Item No. 3—Condenser Back Flush System—The petitioner states that this is a modification and not a repair. It claims that the modification consists of a new previously non-existent permanently installed completed new section of piping and valves to create a piping line for “back flushing” the condenser when the vessel gets back out to sea in clear water. The invoice indicates that the vendor provided labor, materials and equipment to “repair aux condenser cooler.” Without additional evidence to establish that there was a modification rather than a repair, we conclude that work constituted a repair and is dutiable.

Item No. 5—Clean Main Engine Saltwater Cooler—Petitioner argues that the cleaning was not done in preparation for repairs nor was any cleaning done as a consequence of repairs. The job order states that “four months have passed since last cleaning. High LT cooling water temperatures in tropical and Persian Gulf water require the coolers to be kept scrupulously clean.” This indicates that the cleaning was performed in course of routine maintenance to prevent mechanical malfunction. Accordingly, we find that this is maintenance cleaning and would be dutiable.

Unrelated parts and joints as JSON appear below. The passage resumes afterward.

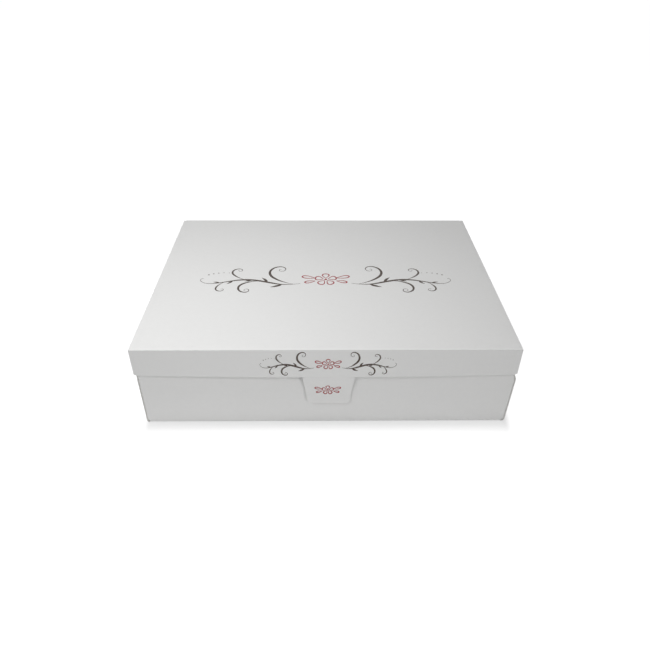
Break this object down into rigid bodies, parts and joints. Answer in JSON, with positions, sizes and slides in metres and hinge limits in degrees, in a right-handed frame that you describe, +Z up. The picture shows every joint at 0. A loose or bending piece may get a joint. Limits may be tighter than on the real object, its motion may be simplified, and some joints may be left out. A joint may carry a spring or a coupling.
{
  "type": "wedding card and keepsake box",
  "caption": "Folding box in satin white fluted board: rolled-side tray, hinged lid with skirts outside the tray, and a tapered tab that closes over the front.",
  "frame": {"origin": "bottom centre of the closed box's bounding box, on the surface that it stands on", "axes": "+X across the width, -Y towards the front where the tab hangs, +Z up"},
  "size_m": [0.616, 0.47, 0.159],
  "materials": {
    "satin_board": "satin",
    "bare_liner": "matte",
    "loop_tape": "matte",
    "hook_tape": "matte"
  },
  "bodies": {
    "tray": {"base_panel": "bare_liner", "front_wall": "satin_board", "back_wall": "satin_board", "left_wall_outer": "satin_board", "right_wall_outer": "satin_board", "left_wall_inner": "satin_board", "right_wall_inner": "satin_board", "left_rim": "satin_board", "right_rim": "satin_board", "front_left_flap": "satin_board", "front_right_flap": "satin_board", "back_left_flap": "satin_board", "back_right_flap": "satin_board", "rear_crease": "satin_board", "loop_dot": "loop_tape"},
    "lid": {"lid_panel": "satin_board", "lid_front_skirt": "satin_board", "lid_left_skirt": "satin_board", "lid_right_skirt": "satin_board", "lid_left_glue_flap": "bare_liner", "lid_right_glue_flap": "bare_liner", "tab_crease": "satin_board"},
    "tab": {"closure_tab": "satin_board", "hook_dot": "hook_tape"}
  },
  "joints": [
    {"name": "lid_hinge", "type": "hinge", "parent": "tray", "child": "lid", "pos_m": [0, 0.2345, 0.1585], "axis": [-1, 0, 0], "range_deg": [0, 180]},
    {"name": "tab_hinge", "type": "hinge", "parent": "lid", "child": "tab", "pos_m": [0.004, -0.23449, 0.1069], "axis": [-1, 0, 0], "range_deg": [0, 110]}
  ]
}
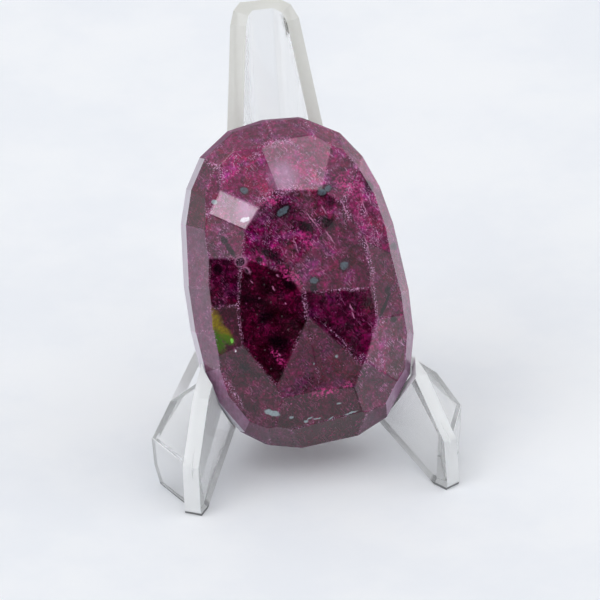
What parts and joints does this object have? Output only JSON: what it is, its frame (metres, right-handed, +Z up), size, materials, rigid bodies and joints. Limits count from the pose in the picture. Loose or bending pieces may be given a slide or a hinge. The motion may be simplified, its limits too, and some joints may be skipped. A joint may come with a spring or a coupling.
{
  "type": "ruby gemstone on easel",
  "caption": "Large oval faceted ruby with a flat back, leaning on a small folded clear plastic display easel with two forward feet.",
  "frame": {"origin": "middle of the bounding box at floor level, under the easel", "axes": "+Z up, -Y towards the front of the stone, +X to the viewer's right"},
  "size_m": [0.0512, 0.0504, 0.0652],
  "materials": {
    "ruby": "polished natural corundum, semi-opaque, with pale needles and dark inclusions",
    "easel": "clear polished plastic"
  },
  "bodies": {
    "root": {"ruby": "ruby", "easel": "easel"}
  },
  "joints": []
}
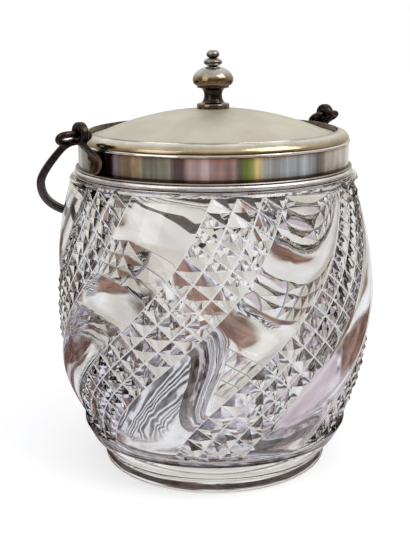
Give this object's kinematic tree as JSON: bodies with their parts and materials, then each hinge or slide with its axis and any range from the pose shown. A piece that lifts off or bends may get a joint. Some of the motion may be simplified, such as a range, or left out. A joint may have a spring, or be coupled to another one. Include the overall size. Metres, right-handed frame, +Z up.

Item No. 36—Cleaning—The job control order form states that engine room bilges under D/G’s and purifiers accumulating oil and fuel from normal usage. Drip trays on main engine accumulating oil and fuel. Center line framing between hatch coamings accumulating debris and dirt plugging drainage opening. We find that the cleaning constitutes maintenance cleaning that is fully dutiable at 50 percent.

Voyage 27

Item No. 3—Freon—As indicated previously, we believe that Freon would not constitute a consumable and thus would be dutiable.

Item No.20—Alarms—Petitioner contends that since no gyro alarm existed, the installation of a gyro alarm is a previously non-existent permanently installed improvement and should be considered non-dutiable. Since the invoice indicates that the work was done on October 29, 1989, which was more than six months after the vessel departed on its last voyage, in accordance with 19 U.S.C. § 1466(e), the item is not dutiable.


As detailed above, the petition is granted in part and denied in part.